Dubai: India’s customs authorities are clamping down on gold importers using a loophole related to platinum to circumvent the 15 per cent duty on gold bullion. It was recently that India raised the duty on gold from 10 per cent to limit using up precious dollar reserves to source bullion from overseas suppliers.
But traders soon found a loophole in the process, which is what the authorities are stepping in to stop. This is how it works:
- Traders in India would place orders for the import of platinum alloys.
- “A section of India’s bullion importers were using this route to ship in refined gold cloaked as platinum alloy,” said an industry source. “The objective is to avoid paying 15 per cent duty on gold and pay only the import duty on platinum alloy of 10.75 per cent.”
According to Indian Customs’ notification, "Any alloy containing precious metal is to be treated as an alloy of a precious metal if any one precious metal constitutes as much as 2 per cent by weight of the alloy. Hence, an alloy containing 2 per cent or more, by weight, of platinum is to be treated as an alloy of platinum.”

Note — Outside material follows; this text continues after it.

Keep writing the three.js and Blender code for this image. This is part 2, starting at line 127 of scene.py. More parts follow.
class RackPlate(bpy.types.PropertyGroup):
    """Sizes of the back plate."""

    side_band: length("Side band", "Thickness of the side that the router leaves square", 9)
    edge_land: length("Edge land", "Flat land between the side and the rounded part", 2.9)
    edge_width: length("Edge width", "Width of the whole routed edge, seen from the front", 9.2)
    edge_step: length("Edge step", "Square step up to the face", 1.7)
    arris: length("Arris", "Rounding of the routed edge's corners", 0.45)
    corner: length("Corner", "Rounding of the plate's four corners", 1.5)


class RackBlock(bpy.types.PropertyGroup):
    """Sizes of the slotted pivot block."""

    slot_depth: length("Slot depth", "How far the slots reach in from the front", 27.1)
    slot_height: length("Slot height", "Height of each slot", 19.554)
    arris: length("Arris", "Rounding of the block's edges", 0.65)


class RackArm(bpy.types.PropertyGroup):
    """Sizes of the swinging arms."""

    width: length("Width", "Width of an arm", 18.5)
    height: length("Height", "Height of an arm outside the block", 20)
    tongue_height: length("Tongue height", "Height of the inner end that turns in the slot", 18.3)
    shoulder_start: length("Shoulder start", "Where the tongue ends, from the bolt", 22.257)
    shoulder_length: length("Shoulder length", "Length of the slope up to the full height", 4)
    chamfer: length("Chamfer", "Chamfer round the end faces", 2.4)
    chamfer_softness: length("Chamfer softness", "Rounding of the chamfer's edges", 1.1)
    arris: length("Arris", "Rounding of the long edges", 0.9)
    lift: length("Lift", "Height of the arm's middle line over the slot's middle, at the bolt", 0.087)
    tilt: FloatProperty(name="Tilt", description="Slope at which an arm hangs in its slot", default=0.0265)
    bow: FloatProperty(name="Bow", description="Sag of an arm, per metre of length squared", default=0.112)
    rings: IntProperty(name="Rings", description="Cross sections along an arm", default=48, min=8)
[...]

The importers thus declare the goods as platinum rods which comprise 4 per cent platinum and 96 per cent gold, thus ending up paying the 10.75 per cent import duty.
Such shipments could lead to unfair pricing practices, say Indian jewellery industry sources. Plus, of course, there is the loss of import duties for the Indian government and ‘further add to the current account deficit’, sources add.

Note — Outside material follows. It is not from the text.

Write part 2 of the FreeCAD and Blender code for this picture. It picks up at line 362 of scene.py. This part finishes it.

India is the world’s second biggest consumer of gold after China.
"The use of platinum alloys by a section of bullion importers is a cause of concern,” the source added. “Such trade malpractices threaten to derail the progress of the industry towards price and quality standardisation and ethical practices.
“The government needs to bring in necessary amendments to build stringent compliance and monitoring mechanisms to ensure adherence to the rules. In addition, it needs to reassess the high gold import duty structure to prevent such duty violations in future."